**WRITTEN TASK:** Repeat verbatim, and only, the lines of the data below, beginning at the line that contains "a long bar." and stopping after the line that contains "bpy.data.objects.remove(obj)".

**EXTRACTED ENTRIES:**
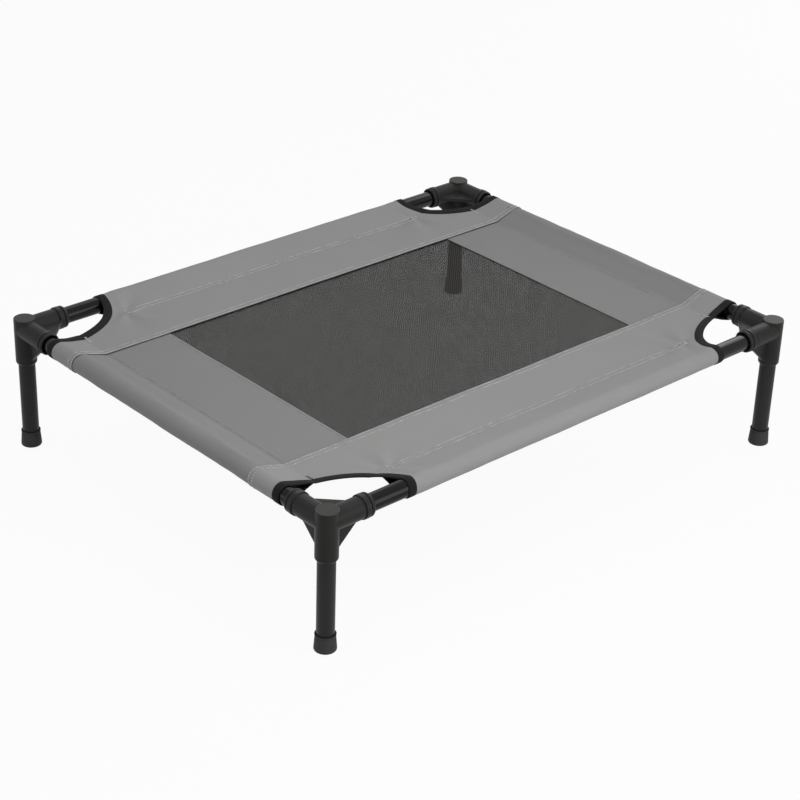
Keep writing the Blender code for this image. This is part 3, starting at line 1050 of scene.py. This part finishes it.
side_cloths = {name: side_panel(name, side) for name, side in SIDES.items()}
end_cloths = {name: end_panel(name, end) for name, end in ENDS.items()}
print("panels:", [len(cloth.data.polygons) for cloth in (*side_cloths.values(), *end_cloths.values())])

# %% [markdown]
# ## Binding the cut-outs
# A black tape is folded over the cover's edge at each corner. It is one long strip: from the seam under the
# long rail's sleeve, out and round the tube, across the concave cut-out and round the other tube back to
# its seam. Its section is a flat band with a rounded inner edge, where it is folded.

# %% The tape's section and its way round a corner
TAPE_HALF = 0.85 * MM
TAPE_FACE = SIDE_FACE - CLOTH / 2
TAPE_STEP = 2.4 * MM
TAPE_FLAT_STEPS = 26


def tape_section():
    """The closed section: share across the band from its inner to its outer edge, and height."""
    outline = [(0.0, 0.0), (0.025, 0.72), (0.09, 1.0), (0.5, 1.04), (0.93, 1.0), (1.0, 0.55)]
    return outline + [(share, -height) for share, height in reversed(outline[1:])] + [outline[0]]


tape_sleeves = {kind: Sleeve(sleeve.radius - CLOTH / 2, TAPE_FACE, CLOTH / 2)
                for kind, sleeve in (("long", side_sleeve), ("short", wrap_sleeve))}


def tape_middle(step, share):
    """A point in the tape's middle layer, in distances from the corner's two rails' axes and their height."""
    reach_long = CUT_LONG - TAPE_WIDTH * (1 - share)
    reach_short = CUT_SHORT - TAPE_WIDTH * (1 - share)
    kind, value = step
    if kind == "long":
        place, _ = tape_sleeves[kind].at(value)
        u = reach_long * math.sqrt(1 - (tape_sleeves[kind].cut_span(value) / reach_short) ** 2)
        return Vector((u, place.x, place.y + edge_lift(u, place.x)))
    if kind == "short":
        place, _ = tape_sleeves[kind].at(value)
        v = reach_short * math.sqrt(1 - (tape_sleeves[kind].cut_span(value) / reach_long) ** 2)
        return Vector((place.x, v, place.y + edge_lift(place.x, v)))
    first = math.asin(SEAM / reach_short)
    last = math.acos(SEAM / reach_long)
    angle = first + (last - first) * value
    u = reach_long * math.cos(angle)
    v = reach_short * math.sin(angle)
    return Vector((u, v, TAPE_FACE + edge_lift(u, v)))


def tape_steps():
    """The steps along a tape: round the long rail, over the flat cut-out and round the short rail."""
    round_rail = {kind: [SEAM] + sleeve.stations(TAPE_STEP) for kind, sleeve in tape_sleeves.items()}
    long_part = [("long", value) for value in reversed(round_rail["long"])]
    flat_part = [("flat", (i + 1) / TAPE_FLAT_STEPS) for i in range(TAPE_FLAT_STEPS - 1)]
    short_part = [("short", value) for value in round_rail["short"]]
    return long_part + flat_part + short_part


print("tape sections along a corner:", len(tape_steps()))

# %% [markdown]
# ## Sewing the tape on
# The strip is a grid as well, and its short side is the tape's section. Merging the section's two ends
# closes it into a solid band. The same strip serves all four corners, because its places are distances from
# a corner's two rails.

# %% Bind the four corners


def at_corner(corner, u, v, rise):
    """A place in the bed, from distances inwards of a corner's two rails' axes and a rise above them."""
    side_x, side_y, _ = CORNERS[corner]
    return Vector((side_x * (HALF_X - u), side_y * (HALF_Y - v), RAIL_Z + rise))


def binding(corner):
    steps = tape_steps()
    section = tape_section()
    middles = [[tape_middle(step, share) for share in (0.0, 0.5, 1.0)] for step in steps]
    travelled = [0.0]
    for before, after in zip(middles, middles[1:]):
        travelled.append(travelled[-1] + (after[1] - before[1]).length)
    shape, grid = stepped_grid(len(steps) - 1, len(section) - 1)
    map_cloth(shape, {vert: (travelled[i], section[j][0] * TAPE_WIDTH) for vert, (i, j) in grid.items()})
    for vert, (i, j) in grid.items():
        share, height = section[j]
        inner, _, outer = middles[i]
        forward = middles[min(i + 1, len(steps) - 1)][1] - middles[max(i - 1, 0)][1]
        up = (outer - inner).cross(forward).normalized()
        vert.co = at_corner(corner, *(tape_middle(steps[i], share) - up * height * TAPE_HALF))
    bmesh.ops.remove_doubles(shape, verts=shape.verts, dist=SAME_PLACE)
    bmesh.ops.holes_fill(shape, edges=[edge for edge in shape.edges if edge.is_boundary], sides=0)
    bmesh.ops.recalc_face_normals(shape, faces=shape.faces)
    tape = make_piece("tape_" + corner, shape, TAPE)
    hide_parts("corner_binding_" + corner)
    return tape


tapes = {corner: binding(corner) for corner in CORNERS}
print("tape faces:", [len(tape.data.polygons) for tape in tapes.values()])

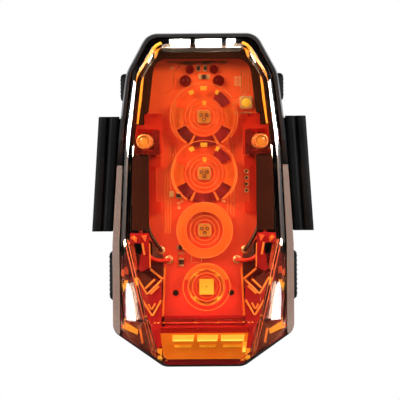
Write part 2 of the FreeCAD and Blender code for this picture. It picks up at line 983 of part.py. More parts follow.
def side_panel():
    """Right-hand dark panel that covers the leads below the laser."""
    front = board_front_y - panel_lift
    plate = box(
        panel_inner_x, panel_outer_x, front - panel_height, front, panel_bottom_z, panel_top_z
    )
    feet = []
    for z in (panel_bottom_z, panel_top_z - panel_rib_width):
        feet.append(
            box(panel_outer_x - panel_rib_width, panel_outer_x, front, seam_y, z, z + panel_rib_width)
        )
    skirt_x = panel_inner_x + panel_skirt
    skirt = box(panel_inner_x, skirt_x, front, board_front_y, panel_skirt_end_z, panel_top_z)
    return plate.fuse(feet + [skirt]).removeSplitter()


def lead_points(points):
    return [vec(x, board_front_y - lead_pad_height - height, z) for x, z, height in points]


def lead_pads():
    pads = []
    for points in (lead_black_points, lead_red_points):
        x, z, _ = points[-1]
        for side in (-1, 1):
            start = vec(side * x, board_front_y - lead_pad_height, z)
            pads.append(Part.makeCylinder(lead_pad_radius, lead_pad_height, start, vec(0, 1, 0)))
    return Part.makeCompound(pads)


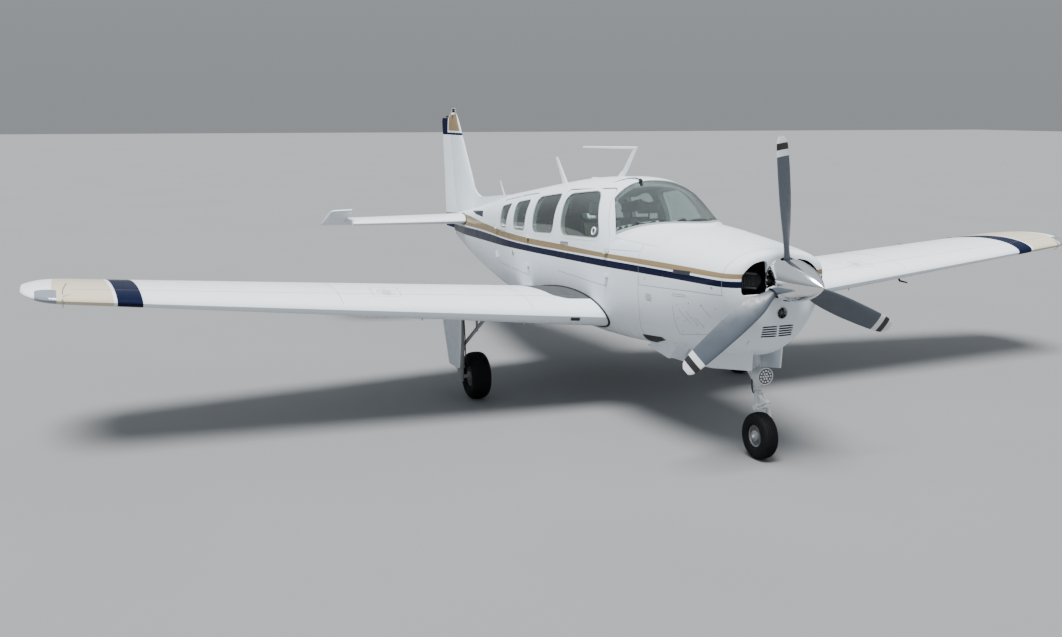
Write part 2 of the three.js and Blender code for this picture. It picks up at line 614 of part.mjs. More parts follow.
function flapLike(y0, y1, part) {
  const bay = hinged(y0, y1, part, COVE);
  const pin = rod(hingePoint(y0 - END_GAP, part), hingePoint(y1 + END_GAP, part), 7)
    .intersect(box(-900, 2000, 2 * PIN_GAP - y1, -y0 - 2 * PIN_GAP, 300, 2000));
  const surface = wing.intersect(hinged(y0 + END_GAP, y1 - END_GAP, part, 0)).add(pin);
  return { surface, bay };
}

const flap = flapLike(FLAP_ROOT_Y, FLAP_END_Y, FLAP_PART);
const aileron = flapLike(FLAP_END_Y + 20, AILERON_END_Y, AILERON_PART);
addPair('wing', wing.subtract(flap.bay).subtract(aileron.bay), WHITE);
addPair('flap', flap.surface, WHITE);
addPair('aileron', aileron.surface, WHITE);
addPair('wing_tip', wingTipBody(), WHITE);

// Cowling: a shell with a front wall, cut by the inlets and the nose gear bay.
const cowlOuter = hull(0).intersect(slab(FIREWALL_X + SEAM, CAP_X + 10));
const cowlInner = hull(-COWL_WALL).intersect(slab(FIREWALL_X - 10, CAP_X - 30));
const INLET = [[-95, 1290], [-325, 1290], [-330, 1440], [-240, 1520], [-120, 1545]];
const inletCut = prism('x', outline(INLET, 30), 3560, 3720);
const GRILLE = { slots: 5, inner: 8, outer: 132, low: 972, pitch: 18, slot: 11 };
const VENT = { y: 40, z: 1143, radius: 28 };
const cowl = cowlOuter.subtract(cowlInner)
  .subtract(gearBay);
let bowl = cowl.intersect(slab(BOWL_X + SEAM, CAP_X + 20)).subtract(inletCut)
  .subtract(mirror(inletCut)).subtract(rod([3600, 0, HUB_Z], [3720, 0, HUB_Z], 84))
  .subtract(rod([3560, VENT.y, VENT.z], [3720, VENT.y, VENT.z], VENT.radius, VENT.radius, 20));
for (let k = 0; k < GRILLE.slots; k += 1) {
  const z = GRILLE.low + k * GRILLE.pitch;
  for (const side of [-1, 1]) {
    const [y0, y1] = [side * GRILLE.inner, side * GRILLE.outer].sort((a, b) => a - b);
    bowl = bowl.subtract(box(3560, 3720, y0, y1, z, z + GRILLE.slot));
  }
}
add('nose_bowl', bowl, WHITE);
add('cowling_upper', cowl.intersect(box(2700, BOWL_X, -900, 900, COWL_SEAM_Z + SEAM, 2000)), WHITE);
add('cowling_lower', cowl.intersect(box(2700, BOWL_X, -900, 900, 300, COWL_SEAM_Z)), WHITE);

// Engine: one block on its mount, with the shaft to the propeller.
const ENGINE = { x0: 2880, x1: 3500, half: 370, z0: 1150, z1: 1450 };
let engine = box(ENGINE.x0, ENGINE.x1, -ENGINE.half, ENGINE.half, ENGINE.z0, ENGINE.z1)
  .add(box(ENGINE.x0, ENGINE.x1 - 180, -260, 260, 1010, ENGINE.z0 + 10))
  .add(rod([ENGINE.x1 - 10, 0, HUB_Z], [SPINNER_BACK - PIN_GAP, 0, HUB_Z], 52));
for (const y of [-200, 200]) {
  for (const z of [1180, 1410]) {
    engine = engine.add(rod([ENGINE.x0 + 20, y, z], [FIREWALL_X + SEAM, y, z], 16));
  }
}
add('engine_block', engine, BLACK);

// Propeller: hub and blades, under a hollow spinner.
const spinnerProfile = (inset) => [[0, 1], [0.25, 0.965], [0.45, 0.86], [0.65, 0.665], [0.82, 0.41],
  [0.95, 0.15], [1, 0]].map(([t, r]) => new THREE.Vector2(Math.max(SPINNER_R * r - inset, 0),
  (SPINNER_TIP - SPINNER_BACK - inset * 2) * t));
function spun(profile, x) {
  const geometry = new THREE.LatheGeometry([new THREE.Vector2(0, profile[0].y), ...profile], 20);
  return solid(geometry.rotateZ(-Math.PI / 2).translate(x, 0, HUB_Z));
}
const bladeAngles = [0, 1, 2].map((k) => THREE.MathUtils.degToRad(BLADE_START + k * 120));
const atHub = (angle, r) => [HUB_X, -r * Math.sin(angle), HUB_Z + r * Math.cos(angle)];

// Blade rows: radius, chord, thickness ratio and pitch in degrees.
const BLADE_ROWS = [[120, 62, 0.95, 40], [190, 84, 0.46, 44], [300, 148, 0.2, 40], [500, 168, 0.13, 31],
  [720, 160, 0.1, 25], [900, 140, 0.08, 21], [985, 112, 0.08, 19], [PROP_R, 56, 0.08, 19]];

function blade(angle) {
  const rings = BLADE_ROWS.map(([r, chord, thick, pitch]) => {
    const turn = THREE.MathUtils.degToRad(90 - pitch);
    return foil(thick, 0.01, 0.02, 5).map(([u, v]) => {
      const across = (u - 0.4) * chord;
      const deep = v * chord;
      return new THREE.Vector3(deep * Math.sin(turn) - across * Math.cos(turn),
        across * Math.sin(turn) + deep * Math.cos(turn), r)
        .applyAxisAngle(new THREE.Vector3(1, 0, 0), angle)
        .add(new THREE.Vector3(HUB_X, 0, HUB_Z)).toArray();
    });
  });
  return loft(rings).add(rod([HUB_X, 0, HUB_Z], atHub(angle, 140), 34));
}

let propeller = rod([SPINNER_BACK + 6, 0, HUB_Z], [HUB_X + 70, 0, HUB_Z], 78)
  .add(rod([SPINNER_BACK, 0, HUB_Z], [SPINNER_BACK + 8, 0, HUB_Z], SPINNER_R - 9.4, SPINNER_R - 9.4, 24));
let spinner = spun(spinnerProfile(0), SPINNER_BACK)
  .subtract(spun(spinnerProfile(7), SPINNER_BACK - 1));
for (const angle of bladeAngles) {
  propeller = propeller.add(blade(angle));
  spinner = spinner.subtract(rod(atHub(angle, 90), atHub(angle, 220), 48));
}
add('propeller', propeller, BLADE);
add('spinner', spinner, METAL);

// Nose gear: the leg leans forward and carries the landing lamp, and the fork turns about it.
const STEER_TOP = [3364, 0, 960];
const STEER_LOW = [NOSE_AXLE_X, 0, NOSE_R];
const onLeg = (t) => lerp3(STEER_LOW, STEER_TOP, t);
const LEG_SPLIT = 0.44;
const SHOULDER = onLeg(0.62);
const CROWN = onLeg(0.27);
const ARM_Y = 90;
const LAMP = { back: 3440, front: 3552, z: 645, radius: 66 };
add('nose_leg', rod(onLeg(LEG_SPLIT), SHOULDER, 28, 38).add(rod(SHOULDER, STEER_TOP, 38))
  .add(rod(onLeg(LEG_SPLIT), onLeg(LEG_SPLIT + 0.018), 37))
  .add(rod([LAMP.back, 0, LAMP.z], [LAMP.front, 0, LAMP.z], LAMP.radius - 14, LAMP.radius, 24))
  .add(rod([3380, 0, 930], [FIREWALL_X + SEAM, 0, 930], 30))
  .add(rod(onLeg(0.47), [3000, 0, 900], 12)).add(rod([3000, 0, 900], [3000, 0, 930], 14)), GREY);
const forkGap = 1 / new THREE.Vector3(...STEER_LOW).distanceTo(new THREE.Vector3(...STEER_TOP));
let fork = rod(CROWN, onLeg(LEG_SPLIT - PIN_GAP * forkGap), 23)
  .add(rod(onLeg(0.4), onLeg(0.425), 34))
  .add(box(CROWN[0] - 32, CROWN[0] + 32, -36, ARM_Y + 9, CROWN[2] - 14, CROWN[2] + 14))
  .add(rod([CROWN[0], ARM_Y, CROWN[2]], [NOSE_AXLE_X, ARM_Y, NOSE_R - 18], 17))
  .add(rod([NOSE_AXLE_X, -62, NOSE_R], [NOSE_AXLE_X, ARM_Y, NOSE_R], 12));

// Torque links: two struts to a pin ahead of the piston, and two back to the crown.
const LINK_PIN = [3585, 0, 456];
fork = fork.add(rod([LINK_PIN[0], -14, LINK_PIN[2]], [LINK_PIN[0], 14, LINK_PIN[2]], 10));
for (const y of [-1, 1]) {
  for (const [t, spread] of [[0.412, 26], [0.285, 22]]) {
    const [x, , z] = onLeg(t);
    fork = fork.add(rod([x + 12, y * spread, z], [LINK_PIN[0], y * 7, LINK_PIN[2]], 7, 7, 10));
  }
}
add('nose_fork', fork, METAL);

// Wheels: a rim and a tyre turned about the axle.
// A wheel's flats, one of them level at the bottom, touch its true radius.
const WHEEL_SIDES = 20;

function turned(profile, x, y, z) {
  const outward = 1 / Math.cos(Math.PI / WHEEL_SIDES);
  const points = [...profile, profile[0]].map(([r, w]) => new THREE.Vector2(r * outward, w));
  const geometry = new THREE.LatheGeometry(points, WHEEL_SIDES, Math.PI / WHEEL_SIDES);
  return solid(geometry.translate(x, y, z));
}
function wheel(x, y, r, rimR, width, bore) {
  const half = width / 2;
  const face = [[bore, 0.8], [rimR * 0.48, 0.8], [rimR * 0.56, 0.35], [rimR * 0.86, 0.35], [rimR, 0.72]];
  const rim = turned([...face.map(([a, w]) => [a, -w * half]),
    ...face.slice().reverse().map(([a, w]) => [a, w * half])], x, y, r);
  const inside = rimR + SEAM + 0.1;
  const side = [[inside, 0.72], [rimR + (r - rimR) * 0.45, 1], [rimR + (r - rimR) * 0.82, 0.86],
    [r - 3, 0.5], [r, 0.24]];
  const tyre = turned([...side.map(([a, w]) => [a, -w * half]),
    ...side.slice().reverse().map(([a, w]) => [a, w * half])], x, y, r);
  return { rim, tyre };
}
const noseWheel = wheel(NOSE_AXLE_X, 0, NOSE_R, 82, 126, 12.5);
add('nose_rim', noseWheel.rim, METAL);
add('nose_tyre', noseWheel.tyre, BLACK);
const mainWheel = wheel(MAIN_X, -MAIN_Y, MAIN_R, 92, 172, 18.5);
addPair('main_rim', mainWheel.rim, METAL);
addPair('main_tyre', mainWheel.tyre, BLACK);

// Main gear: a leg outboard of each wheel, with its door on its outer side.
const LEG_Y = -MAIN_Y - 150;
const wingCut = wingBody(300, 3000, 2, SEAM);
const mainLeg = rod([MAIN_X, LEG_Y, 300], [MAIN_X, LEG_Y, 900], 36)
  .add(rod([MAIN_X, LEG_Y, MAIN_R - 40], [MAIN_X, LEG_Y, 320], 30))
  .add(rod([MAIN_X, LEG_Y, MAIN_R], [MAIN_X, -MAIN_Y + 80, MAIN_R], 18))
  .add(rod([MAIN_X, LEG_Y, 470], [MAIN_X, LEG_Y + 330, 840], 16)).subtract(wingCut);
addPair('main_leg', mainLeg, GREY);
const MAIN_DOOR = [[-60, 325], [90, 325], [130, 560], [150, 900], [-400, 900], [-370, 740], [-185, 410]];
const mainDoor = prism('y', outline(MAIN_DOOR.map(([dx, z]) => [MAIN_X + dx, z])),
  LEG_Y - 50, LEG_Y - 36 - SEAM).subtract(wingCut);
addPair('main_door', mainDoor, WHITE);

// Nose gear doors hang from the edges of the bay.
const NOSE_DOOR = [[2383, 555], [2684, 572], [3020, 606], [3548, 699], [3560, 860], [2570, 860],
  [2570, 664]];
const noseDoor = prism('y', outline(NOSE_DOOR), -GEAR_BAY.half - 14, -GEAR_BAY.half - 2)
  .subtract(hull(SEAM));
addPair('nose_door', noseDoor, WHITE);

// Cabin fittings: panel with its yokes, and seats on the floor.
const cabinSpace = hull(-CABIN_WALL - SEAM);
let panel = cabinSpace.intersect(box(2080, 2150, -900, 900, 1180, 1625));
for (const y of [-250, 250]) {
  panel = panel.add(rod([2085, y, 1430], [1940, y, 1430], 11, 11, 12))
    .add(box(1925, 1945, y - 130, y + 130, 1412, 1448))
    .add(box(1925, 1945, y - 130, y - 100, 1412, 1520)).add(box(1925, 1945, y + 100, y + 130, 1412, 1520));
}
add('instrument_panel', panel, BLACK);

// Seats: the outline of cushion and back in (x, z) for a seat facing forward, about its own middle.
const SEAT = [[-235, 0], [-215, 0], [-215, 170], [190, 170], [190, 0], [215, 0], [250, 230],
  [245, 330], [-150, 300], [-290, 790], [-300, 980], [-375, 980], [-385, 790], [-250, 240]];
function seat(x, y, width, facing, scale) {
  const points = SEAT.map(([u, v]) => [x + u * facing * scale, FLOOR_TOP + SEAM + v * scale]);
  return prism('y', outline(facing > 0 ? points : points.reverse()), y - width / 2, y + width / 2);
}
const SEATS = [['front', 1520, 246, 430, 1, 0.9], ['middle', 520, 262, 430, -1, 0.88]];
for (const [name, x, y, width, facing, size] of SEATS) {
  addPair(`seat_${name}`, seat(x, -y, width, facing, size), CLOTH);
}
add('seat_rear', seat(-370, 0, 760, 1, 0.68), CLOTH);

// Roof antenna: a raked mast with a long bar.
const mast = loft([[0, 1092, 95], [1, 1375, 60]].map(([t, x, chord]) => foil(0.3, 0, 0.02)
  .map(([u, v]) => [x + 45 - u * chord, v * chord, 1950 + 320 * t]))).add(
  rod([1400, 0, 2262], [270, 0, 2235], 12, 8, 10)).subtract(outside);
add('antenna_mast', mast, WHITE);

export default aircraft;
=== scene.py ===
from math import ceil, copysign, cos, exp, pi, radians, sin, sqrt

import bpy
from mathutils import Matrix, Vector


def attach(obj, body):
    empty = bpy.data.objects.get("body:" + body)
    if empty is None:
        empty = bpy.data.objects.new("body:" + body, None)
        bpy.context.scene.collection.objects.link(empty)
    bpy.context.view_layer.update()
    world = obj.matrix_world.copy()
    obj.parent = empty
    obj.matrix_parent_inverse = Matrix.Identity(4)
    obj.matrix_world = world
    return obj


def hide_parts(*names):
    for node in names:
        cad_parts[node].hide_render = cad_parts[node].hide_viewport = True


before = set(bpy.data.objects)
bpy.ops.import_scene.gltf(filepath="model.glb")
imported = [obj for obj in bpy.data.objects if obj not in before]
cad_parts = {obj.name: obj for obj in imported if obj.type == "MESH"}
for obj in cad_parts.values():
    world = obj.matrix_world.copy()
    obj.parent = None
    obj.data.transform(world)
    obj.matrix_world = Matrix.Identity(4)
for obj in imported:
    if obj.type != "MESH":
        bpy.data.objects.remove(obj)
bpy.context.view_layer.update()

# Single-engine low-wing light aircraft, parked on its gear. Metres: +X is forward, +Y is port and
# +Z is up, with the origin on the ground below the middle of the aircraft.

# Sizes of the construction, as in the part's source.
CABIN_WALL = 0.046
COWL_WALL = 0.022
CONE_WALL = 0.012
FIREWALL_X = 2.76
BOWL_X = 3.45
CAP_X = 3.67
BULKHEAD_X = -1.3
FLOOR_TOP = 0.915
ROOF_HALF = 0.3
DECK_SEAM_X = 2.165
DECK_SEAM_Z = 1.5
COWL_SEAM_Z = 1.235
# Nose gear bay: back, front, low, top and half width.
GEAR_BAY = (2.38, 3.442, 0.5, 1.0, 0.12)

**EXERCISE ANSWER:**
// Roof antenna: a raked mast with a long bar.
const mast = loft([[0, 1092, 95], [1, 1375, 60]].map(([t, x, chord]) => foil(0.3, 0, 0.02)
  .map(([u, v]) => [x + 45 - u * chord, v * chord, 1950 + 320 * t]))).add(
  rod([1400, 0, 2262], [270, 0, 2235], 12, 8, 10)).subtract(outside);
add('antenna_mast', mast, WHITE);

export default aircraft;
=== scene.py ===
from math import ceil, copysign, cos, exp, pi, radians, sin, sqrt

import bpy
from mathutils import Matrix, Vector


def attach(obj, body):
    empty = bpy.data.objects.get("body:" + body)
    if empty is None:
        empty = bpy.data.objects.new("body:" + body, None)
        bpy.context.scene.collection.objects.link(empty)
    bpy.context.view_layer.update()
    world = obj.matrix_world.copy()
    obj.parent = empty
    obj.matrix_parent_inverse = Matrix.Identity(4)
    obj.matrix_world = world
    return obj


def hide_parts(*names):
    for node in names:
        cad_parts[node].hide_render = cad_parts[node].hide_viewport = True


before = set(bpy.data.objects)
bpy.ops.import_scene.gltf(filepath="model.glb")
imported = [obj for obj in bpy.data.objects if obj not in before]
cad_parts = {obj.name: obj for obj in imported if obj.type == "MESH"}
for obj in cad_parts.values():
    world = obj.matrix_world.copy()
    obj.parent = None
    obj.data.transform(world)
    obj.matrix_world = Matrix.Identity(4)
for obj in imported:
    if obj.type != "MESH":
        bpy.data.objects.remove(obj)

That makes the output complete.